Despite the sweeping grandeur of the place, there was also a focused intimacy in Tonderai’s direction; the heavy close ups on character faces supported the exploration of each character, including the ruthless desperation of Ezpo and his story of his mother and the worst case of parenting ever. Angstrom’s weary desire to save her family from a brutal enemy was even more engaging, Lynch embuing her with real humility under the hard exterior. There were some nice moments as Graham and Ryan worked together to fix the boat and some lovely encouragement by the Doctor too. It wasn’t thrilling high drama (though the deadly flesh-eating water was a nice added threat) but you can’t deny Chibnall’s attempts to explore these people further.
The story did pick up with the discovery of the ruins and the surprise assault by the killer robots. My first thought was to groan (two episodes in a row and alien robotic creatures hunting them down) but it soon made sense when the alien race behind this planet – and the persecution of Angstrom’s people – was revealed. I’ve heard rumours that there won’t be an overall mystery to series 11, but Chibnall’s creation of the Stenza suggests otherwise. It seems no coincidence that they are behind the events of both of his opening episodes and I would bet on them being the threat come the finale.
The killer ribbons were an intriguing threat, even if the use of the self-lighting cigar to defeat them was set up a little too obviously earlier on in the episode. Ryan embracing his Call of Duty days to try and take on the killer robots, only for them to self replicate was a funny moment too; but seriously, for killer robots their aim was terrible. I would have liked some more tension and atmosphere in the underground scenes but they added some additional mystery to the piece.
Angstrom and Ezpo taking the prize together was another nice moment of characters coming together, something that seems to be a driving force of this new Doctor Who era. The final reveal of the TARDIS was lovely too. I like the new interior though it doesn’t jump out quite so much as previous incarnations. The crystals are a nice touch and there’s again a definite influence from the Tennant era of the show. But as one of the show’s most popular periods, the call back to the somewhat more friendlier era might not be a bad thing.

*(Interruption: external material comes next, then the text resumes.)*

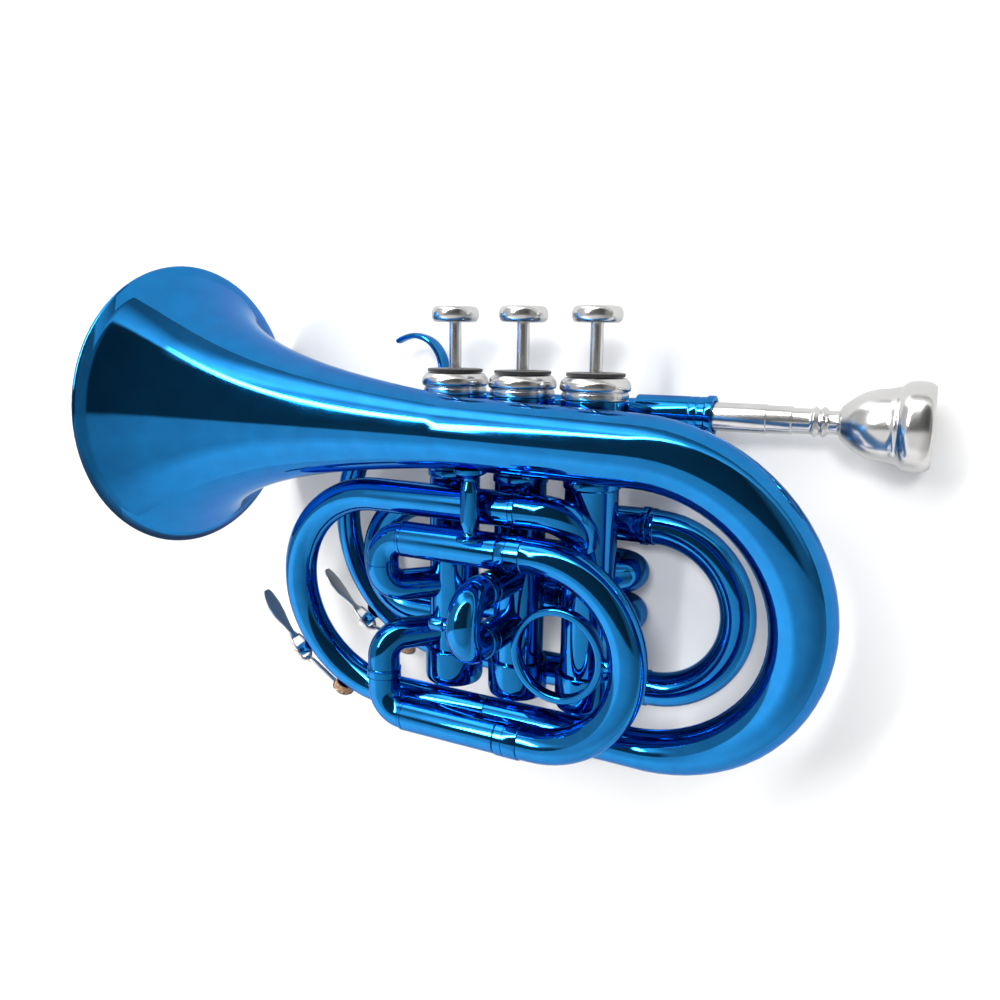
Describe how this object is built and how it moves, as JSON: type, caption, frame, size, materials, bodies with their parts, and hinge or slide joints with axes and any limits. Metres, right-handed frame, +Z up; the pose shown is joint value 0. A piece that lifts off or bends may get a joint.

The Ghost Monument was a simple but effective episode, throwing the Doctor and her companions into an alien world and having them think on their feet. There were plenty of delightful character moments (though I’m still missing Grace) and it feels as if Chris Chibnall has really made his mark on the show already. Oh and the title sequence is lovely – dark, bold and a delightful fusion of 60’s Doctor Who and the modern era. New composer Segun Akinola has already made his mark on the show. He’s much more understated than Murray Gold but there were moments this episode where the music was stunningly beautiful to listen to, the Doctor reconnecting with the TARDIS in particular. Overall, I’m enjoying the fresh take on the series and with the set up complete, I’m looking forward to where the rest of series 11 takes us.